Hana is not a character on Twin Peaks, or someone any of you have met before. Or maybe you have, and you call her something different. But if there’s a character in a fictitious medium she has a lot in common with, it’s BOB.
I think we all have our own “BOB” inside of us. Our dark side, our doppleganger, the sum of everything we secretly fear and dislike in ourselves. Wearing our bodies like a suit, it’s a sickness that grows if we let it, and unaddressed it can wreak havoc that we must one day face. In our own pursuit to exorcise our pain and sorrow (“garmonbozia”) we may fail to see that it’s not an external force, but a living aspect within us. For me, that creature’s name is Hana.
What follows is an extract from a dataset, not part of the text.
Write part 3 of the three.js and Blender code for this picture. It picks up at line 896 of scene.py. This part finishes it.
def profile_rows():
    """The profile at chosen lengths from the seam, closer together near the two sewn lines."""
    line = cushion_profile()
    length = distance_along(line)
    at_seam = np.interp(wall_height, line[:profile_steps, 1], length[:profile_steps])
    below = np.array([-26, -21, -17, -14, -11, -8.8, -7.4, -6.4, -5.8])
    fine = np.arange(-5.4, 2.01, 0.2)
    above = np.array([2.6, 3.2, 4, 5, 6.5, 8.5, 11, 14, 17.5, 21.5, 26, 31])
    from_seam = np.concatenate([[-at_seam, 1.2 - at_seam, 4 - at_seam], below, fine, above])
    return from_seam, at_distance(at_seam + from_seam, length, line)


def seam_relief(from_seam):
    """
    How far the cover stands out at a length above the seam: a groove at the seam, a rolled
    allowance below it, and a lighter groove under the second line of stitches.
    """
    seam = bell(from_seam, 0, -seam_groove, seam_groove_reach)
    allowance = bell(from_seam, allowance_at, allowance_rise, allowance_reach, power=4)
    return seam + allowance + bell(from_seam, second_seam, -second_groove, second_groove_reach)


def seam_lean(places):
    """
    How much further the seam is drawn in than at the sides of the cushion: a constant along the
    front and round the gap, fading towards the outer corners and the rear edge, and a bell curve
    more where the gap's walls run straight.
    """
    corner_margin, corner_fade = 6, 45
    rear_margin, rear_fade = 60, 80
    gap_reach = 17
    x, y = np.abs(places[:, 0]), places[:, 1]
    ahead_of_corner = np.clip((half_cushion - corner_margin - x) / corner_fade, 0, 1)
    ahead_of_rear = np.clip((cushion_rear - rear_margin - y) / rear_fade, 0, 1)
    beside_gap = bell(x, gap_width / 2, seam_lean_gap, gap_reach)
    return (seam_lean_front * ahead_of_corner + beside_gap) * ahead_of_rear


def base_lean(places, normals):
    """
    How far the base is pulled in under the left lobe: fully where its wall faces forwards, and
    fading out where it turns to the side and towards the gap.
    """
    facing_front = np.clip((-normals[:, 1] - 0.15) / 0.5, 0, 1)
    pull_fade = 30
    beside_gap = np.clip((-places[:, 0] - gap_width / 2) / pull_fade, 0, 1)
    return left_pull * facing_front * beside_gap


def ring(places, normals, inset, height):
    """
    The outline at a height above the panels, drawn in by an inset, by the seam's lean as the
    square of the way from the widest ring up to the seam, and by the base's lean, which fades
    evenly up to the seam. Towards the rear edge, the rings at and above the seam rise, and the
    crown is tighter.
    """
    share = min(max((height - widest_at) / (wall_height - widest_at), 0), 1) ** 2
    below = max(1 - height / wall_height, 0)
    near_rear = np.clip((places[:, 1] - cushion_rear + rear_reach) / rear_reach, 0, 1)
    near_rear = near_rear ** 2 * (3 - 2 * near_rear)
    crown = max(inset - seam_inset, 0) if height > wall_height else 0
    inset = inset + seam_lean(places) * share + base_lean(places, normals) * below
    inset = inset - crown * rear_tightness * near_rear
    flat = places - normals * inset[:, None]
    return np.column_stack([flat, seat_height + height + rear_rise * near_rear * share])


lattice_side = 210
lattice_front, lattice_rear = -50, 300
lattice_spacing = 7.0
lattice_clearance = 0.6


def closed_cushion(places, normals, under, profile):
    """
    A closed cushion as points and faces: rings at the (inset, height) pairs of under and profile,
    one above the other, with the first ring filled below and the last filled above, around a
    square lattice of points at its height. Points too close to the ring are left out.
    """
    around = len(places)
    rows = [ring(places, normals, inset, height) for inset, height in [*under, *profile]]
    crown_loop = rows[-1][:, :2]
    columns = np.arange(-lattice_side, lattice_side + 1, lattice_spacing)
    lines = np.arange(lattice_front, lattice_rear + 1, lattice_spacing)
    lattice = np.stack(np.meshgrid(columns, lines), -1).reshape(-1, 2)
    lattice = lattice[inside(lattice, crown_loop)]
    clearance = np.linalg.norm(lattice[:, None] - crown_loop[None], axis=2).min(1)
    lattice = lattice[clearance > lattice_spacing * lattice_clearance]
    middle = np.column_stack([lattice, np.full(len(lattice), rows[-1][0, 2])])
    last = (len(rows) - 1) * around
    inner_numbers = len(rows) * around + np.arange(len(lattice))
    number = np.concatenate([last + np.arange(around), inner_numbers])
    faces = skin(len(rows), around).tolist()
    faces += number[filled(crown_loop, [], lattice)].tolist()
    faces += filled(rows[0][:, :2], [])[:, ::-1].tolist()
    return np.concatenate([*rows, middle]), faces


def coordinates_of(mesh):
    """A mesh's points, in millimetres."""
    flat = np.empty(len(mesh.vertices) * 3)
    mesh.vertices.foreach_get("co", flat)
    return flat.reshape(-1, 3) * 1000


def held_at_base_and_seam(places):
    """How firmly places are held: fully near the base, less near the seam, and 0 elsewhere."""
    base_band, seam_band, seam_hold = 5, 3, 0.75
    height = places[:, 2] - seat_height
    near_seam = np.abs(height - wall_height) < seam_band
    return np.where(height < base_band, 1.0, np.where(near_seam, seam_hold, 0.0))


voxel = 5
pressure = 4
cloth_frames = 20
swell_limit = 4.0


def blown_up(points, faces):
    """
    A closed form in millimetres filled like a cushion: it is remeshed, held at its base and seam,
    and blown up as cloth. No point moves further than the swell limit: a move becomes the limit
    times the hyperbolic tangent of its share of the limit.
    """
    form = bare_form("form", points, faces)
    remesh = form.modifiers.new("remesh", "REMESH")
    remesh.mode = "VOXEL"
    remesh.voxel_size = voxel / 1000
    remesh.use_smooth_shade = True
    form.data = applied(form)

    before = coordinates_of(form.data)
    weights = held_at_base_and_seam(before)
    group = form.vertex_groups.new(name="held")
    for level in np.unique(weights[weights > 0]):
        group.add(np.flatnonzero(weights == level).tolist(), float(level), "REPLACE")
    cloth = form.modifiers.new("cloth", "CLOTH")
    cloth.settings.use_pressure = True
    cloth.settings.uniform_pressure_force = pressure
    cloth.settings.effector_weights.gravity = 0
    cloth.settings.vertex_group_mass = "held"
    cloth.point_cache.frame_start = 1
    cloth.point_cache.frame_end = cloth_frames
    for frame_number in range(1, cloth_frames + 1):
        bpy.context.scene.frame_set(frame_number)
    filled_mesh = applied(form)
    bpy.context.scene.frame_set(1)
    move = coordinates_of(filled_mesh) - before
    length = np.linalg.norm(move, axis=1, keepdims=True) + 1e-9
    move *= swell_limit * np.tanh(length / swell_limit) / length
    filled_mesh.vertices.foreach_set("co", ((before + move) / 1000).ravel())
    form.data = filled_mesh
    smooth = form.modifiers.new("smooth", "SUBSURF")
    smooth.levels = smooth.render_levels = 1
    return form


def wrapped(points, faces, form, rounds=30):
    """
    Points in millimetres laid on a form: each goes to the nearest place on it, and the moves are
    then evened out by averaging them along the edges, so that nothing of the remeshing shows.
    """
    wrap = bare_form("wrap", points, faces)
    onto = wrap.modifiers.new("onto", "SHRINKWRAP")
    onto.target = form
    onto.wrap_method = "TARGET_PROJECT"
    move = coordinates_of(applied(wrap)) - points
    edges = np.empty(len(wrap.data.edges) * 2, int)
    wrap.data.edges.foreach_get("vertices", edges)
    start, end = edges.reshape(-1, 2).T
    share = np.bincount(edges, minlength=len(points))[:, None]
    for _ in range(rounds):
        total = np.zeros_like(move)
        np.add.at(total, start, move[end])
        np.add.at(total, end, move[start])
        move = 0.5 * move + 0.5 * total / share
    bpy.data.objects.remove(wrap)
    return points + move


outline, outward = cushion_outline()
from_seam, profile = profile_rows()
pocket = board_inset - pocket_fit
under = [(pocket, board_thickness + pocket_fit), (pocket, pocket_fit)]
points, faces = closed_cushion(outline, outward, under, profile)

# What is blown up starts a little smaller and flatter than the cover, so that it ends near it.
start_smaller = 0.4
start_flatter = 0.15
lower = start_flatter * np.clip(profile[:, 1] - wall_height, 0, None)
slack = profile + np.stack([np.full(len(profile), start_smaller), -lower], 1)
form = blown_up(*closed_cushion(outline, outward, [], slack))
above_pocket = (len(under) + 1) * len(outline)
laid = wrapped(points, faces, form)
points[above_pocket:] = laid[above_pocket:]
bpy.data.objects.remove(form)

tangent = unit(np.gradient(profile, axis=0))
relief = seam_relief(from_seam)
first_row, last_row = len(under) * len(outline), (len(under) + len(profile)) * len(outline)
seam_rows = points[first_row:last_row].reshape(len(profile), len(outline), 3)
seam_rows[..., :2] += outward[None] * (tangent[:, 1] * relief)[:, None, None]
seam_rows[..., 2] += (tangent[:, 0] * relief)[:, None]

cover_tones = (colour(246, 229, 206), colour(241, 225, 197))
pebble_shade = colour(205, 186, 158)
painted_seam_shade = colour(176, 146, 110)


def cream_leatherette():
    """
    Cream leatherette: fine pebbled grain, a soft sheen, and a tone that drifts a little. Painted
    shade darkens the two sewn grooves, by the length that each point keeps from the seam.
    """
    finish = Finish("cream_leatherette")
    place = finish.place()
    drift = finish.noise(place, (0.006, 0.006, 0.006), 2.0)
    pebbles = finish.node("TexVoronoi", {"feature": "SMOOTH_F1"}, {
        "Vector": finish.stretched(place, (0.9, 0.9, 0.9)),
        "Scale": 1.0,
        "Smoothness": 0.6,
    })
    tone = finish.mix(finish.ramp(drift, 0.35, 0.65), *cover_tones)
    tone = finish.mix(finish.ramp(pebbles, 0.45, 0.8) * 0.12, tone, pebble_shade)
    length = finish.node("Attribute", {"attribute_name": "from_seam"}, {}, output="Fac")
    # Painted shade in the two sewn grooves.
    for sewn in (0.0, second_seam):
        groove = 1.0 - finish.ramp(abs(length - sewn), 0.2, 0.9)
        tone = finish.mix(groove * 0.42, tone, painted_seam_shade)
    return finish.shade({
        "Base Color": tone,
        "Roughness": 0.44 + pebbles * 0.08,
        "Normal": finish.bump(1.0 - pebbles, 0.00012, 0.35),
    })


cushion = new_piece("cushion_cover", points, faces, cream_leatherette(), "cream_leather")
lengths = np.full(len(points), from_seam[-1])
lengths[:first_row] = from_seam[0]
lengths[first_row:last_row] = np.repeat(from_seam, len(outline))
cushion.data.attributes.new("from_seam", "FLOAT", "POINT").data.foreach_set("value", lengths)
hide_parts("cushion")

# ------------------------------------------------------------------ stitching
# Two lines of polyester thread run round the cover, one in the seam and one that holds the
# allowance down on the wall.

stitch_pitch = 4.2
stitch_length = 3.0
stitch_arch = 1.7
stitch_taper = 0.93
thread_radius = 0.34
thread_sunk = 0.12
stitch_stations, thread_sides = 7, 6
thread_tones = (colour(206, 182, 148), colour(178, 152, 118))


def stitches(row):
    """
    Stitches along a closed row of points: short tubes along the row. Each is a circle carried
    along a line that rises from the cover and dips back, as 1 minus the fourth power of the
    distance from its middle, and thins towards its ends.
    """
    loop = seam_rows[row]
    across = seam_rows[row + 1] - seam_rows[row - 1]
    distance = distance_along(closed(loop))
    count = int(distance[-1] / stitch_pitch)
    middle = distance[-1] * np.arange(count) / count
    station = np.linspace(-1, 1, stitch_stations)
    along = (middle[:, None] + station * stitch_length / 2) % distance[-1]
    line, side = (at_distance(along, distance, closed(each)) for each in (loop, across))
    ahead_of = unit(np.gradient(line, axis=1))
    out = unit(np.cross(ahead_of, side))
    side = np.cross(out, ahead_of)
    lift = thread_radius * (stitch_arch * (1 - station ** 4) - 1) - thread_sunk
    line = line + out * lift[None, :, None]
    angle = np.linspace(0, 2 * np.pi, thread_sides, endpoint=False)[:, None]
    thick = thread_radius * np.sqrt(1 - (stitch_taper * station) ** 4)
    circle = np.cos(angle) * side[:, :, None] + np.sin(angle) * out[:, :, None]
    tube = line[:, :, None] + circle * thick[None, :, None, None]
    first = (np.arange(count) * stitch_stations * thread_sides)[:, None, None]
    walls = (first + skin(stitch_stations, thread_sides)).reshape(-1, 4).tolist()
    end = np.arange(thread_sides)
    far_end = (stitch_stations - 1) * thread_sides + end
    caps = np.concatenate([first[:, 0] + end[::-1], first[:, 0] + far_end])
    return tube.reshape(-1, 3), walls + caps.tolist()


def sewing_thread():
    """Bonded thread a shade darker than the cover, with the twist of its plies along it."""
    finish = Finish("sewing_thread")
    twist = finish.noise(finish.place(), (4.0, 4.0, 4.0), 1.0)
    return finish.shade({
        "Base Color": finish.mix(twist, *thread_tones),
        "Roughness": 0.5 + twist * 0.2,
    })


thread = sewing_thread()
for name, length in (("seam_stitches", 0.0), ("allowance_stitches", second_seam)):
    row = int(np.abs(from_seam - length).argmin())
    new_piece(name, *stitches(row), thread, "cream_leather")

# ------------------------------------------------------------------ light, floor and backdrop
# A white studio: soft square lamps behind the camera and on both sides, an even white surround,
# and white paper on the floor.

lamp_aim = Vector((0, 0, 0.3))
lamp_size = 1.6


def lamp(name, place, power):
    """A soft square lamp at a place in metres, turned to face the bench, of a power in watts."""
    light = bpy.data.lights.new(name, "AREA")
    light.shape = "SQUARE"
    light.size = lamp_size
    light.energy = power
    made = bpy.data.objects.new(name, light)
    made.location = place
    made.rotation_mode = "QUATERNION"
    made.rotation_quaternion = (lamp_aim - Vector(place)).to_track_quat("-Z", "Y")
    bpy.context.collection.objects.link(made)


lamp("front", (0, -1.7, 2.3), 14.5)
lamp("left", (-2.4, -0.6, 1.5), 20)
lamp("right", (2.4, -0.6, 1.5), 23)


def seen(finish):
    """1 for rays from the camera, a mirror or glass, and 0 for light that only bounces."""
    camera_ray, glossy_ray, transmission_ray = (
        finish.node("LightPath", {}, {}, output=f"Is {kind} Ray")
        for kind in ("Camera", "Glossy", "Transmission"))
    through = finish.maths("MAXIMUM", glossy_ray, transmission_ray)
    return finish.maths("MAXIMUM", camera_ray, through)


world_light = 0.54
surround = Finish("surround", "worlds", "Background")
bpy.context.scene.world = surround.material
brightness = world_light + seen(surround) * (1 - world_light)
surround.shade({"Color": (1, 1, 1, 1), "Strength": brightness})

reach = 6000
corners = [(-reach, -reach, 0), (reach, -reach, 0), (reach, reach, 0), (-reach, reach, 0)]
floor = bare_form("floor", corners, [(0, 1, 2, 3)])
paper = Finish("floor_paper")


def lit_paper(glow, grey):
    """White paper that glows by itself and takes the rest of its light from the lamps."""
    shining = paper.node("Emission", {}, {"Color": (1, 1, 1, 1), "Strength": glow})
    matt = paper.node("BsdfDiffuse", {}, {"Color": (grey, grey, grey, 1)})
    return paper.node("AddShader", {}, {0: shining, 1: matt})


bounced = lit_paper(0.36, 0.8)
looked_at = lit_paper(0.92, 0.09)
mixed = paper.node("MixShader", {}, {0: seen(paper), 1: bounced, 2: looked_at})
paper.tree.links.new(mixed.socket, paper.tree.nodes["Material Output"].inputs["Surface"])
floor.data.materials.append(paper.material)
As I said, I think we all have a side we aren’t too happy with, a part of ourselves that we feel doesn’t represent who and what we are. I don’t need to get into details with mine, nor should you need to with yours. But if you’re like me, you’ve heard Hana’s whispers, her coos, her seductive breath on the nape of your neck. Her slender hands wrapping around your wrists and taking over the driving duties of your own life. And before you know it, you find you have been hypnotized as you act as her marionette, living your life as the worst version of yourself.
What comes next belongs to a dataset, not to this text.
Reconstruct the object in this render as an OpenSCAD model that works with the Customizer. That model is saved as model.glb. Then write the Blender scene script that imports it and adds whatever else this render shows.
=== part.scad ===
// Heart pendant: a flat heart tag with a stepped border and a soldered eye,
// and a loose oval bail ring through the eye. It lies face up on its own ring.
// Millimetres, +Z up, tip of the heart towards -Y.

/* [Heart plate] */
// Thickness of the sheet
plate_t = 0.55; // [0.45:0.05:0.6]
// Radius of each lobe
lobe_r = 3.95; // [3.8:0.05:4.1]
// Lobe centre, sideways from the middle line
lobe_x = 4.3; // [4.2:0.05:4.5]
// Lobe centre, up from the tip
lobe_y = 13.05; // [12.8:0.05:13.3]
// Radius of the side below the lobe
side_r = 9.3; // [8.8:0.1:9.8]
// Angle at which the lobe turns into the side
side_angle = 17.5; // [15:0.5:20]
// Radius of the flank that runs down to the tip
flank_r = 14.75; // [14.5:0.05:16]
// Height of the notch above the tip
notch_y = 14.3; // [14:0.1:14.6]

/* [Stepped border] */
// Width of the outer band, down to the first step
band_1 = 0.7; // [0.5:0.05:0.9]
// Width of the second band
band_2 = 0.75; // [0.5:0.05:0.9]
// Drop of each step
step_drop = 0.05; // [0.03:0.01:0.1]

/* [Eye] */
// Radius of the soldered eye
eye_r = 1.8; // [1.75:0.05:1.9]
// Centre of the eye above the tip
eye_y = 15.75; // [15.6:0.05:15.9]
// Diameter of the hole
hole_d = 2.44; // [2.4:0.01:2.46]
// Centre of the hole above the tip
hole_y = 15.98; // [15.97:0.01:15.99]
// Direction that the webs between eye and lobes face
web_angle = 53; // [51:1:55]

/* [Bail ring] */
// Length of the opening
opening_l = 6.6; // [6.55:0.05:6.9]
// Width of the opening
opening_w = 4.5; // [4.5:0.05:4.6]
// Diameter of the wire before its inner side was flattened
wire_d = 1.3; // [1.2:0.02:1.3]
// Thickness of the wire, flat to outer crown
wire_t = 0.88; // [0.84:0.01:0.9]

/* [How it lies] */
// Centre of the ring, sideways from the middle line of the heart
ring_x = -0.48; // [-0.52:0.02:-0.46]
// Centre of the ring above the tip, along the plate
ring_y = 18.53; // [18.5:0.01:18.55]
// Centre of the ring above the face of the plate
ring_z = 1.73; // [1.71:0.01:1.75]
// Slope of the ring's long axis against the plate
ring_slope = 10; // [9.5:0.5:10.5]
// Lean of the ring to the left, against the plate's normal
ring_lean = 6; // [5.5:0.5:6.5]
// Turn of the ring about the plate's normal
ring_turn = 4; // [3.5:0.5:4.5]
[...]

For me, a large part of Twin Peaks is about a town full of supposedly good people – who I believe really do mean well – ignoring a collective internal darkness and as a result, letting it into the driver’s seat far too often. But how do you combat something like that? When you have this negative power with permanent residency inside you, do you deny its existence, do you embrace it, or something else entirely?
To me, the answer is starving it. When it comes down to who you are, the sad truth is that BOB, Hana, or whatever you want to call it is a part of you, and you can’t just change who and what you are like a makeover. Instead, you can only grow and adjust. And when something has wrapped itself so tightly around you, all you can do is seek to depower it enough to make it loosen its grip. I’m not talking about pretending it’s not there, but rather about staying vigilant, making friends and family aware of this monster so that you can fight it not alone, but together. To make sure it never has that quiet moment to whisper in your ear. It is only the evil that men do if you do it…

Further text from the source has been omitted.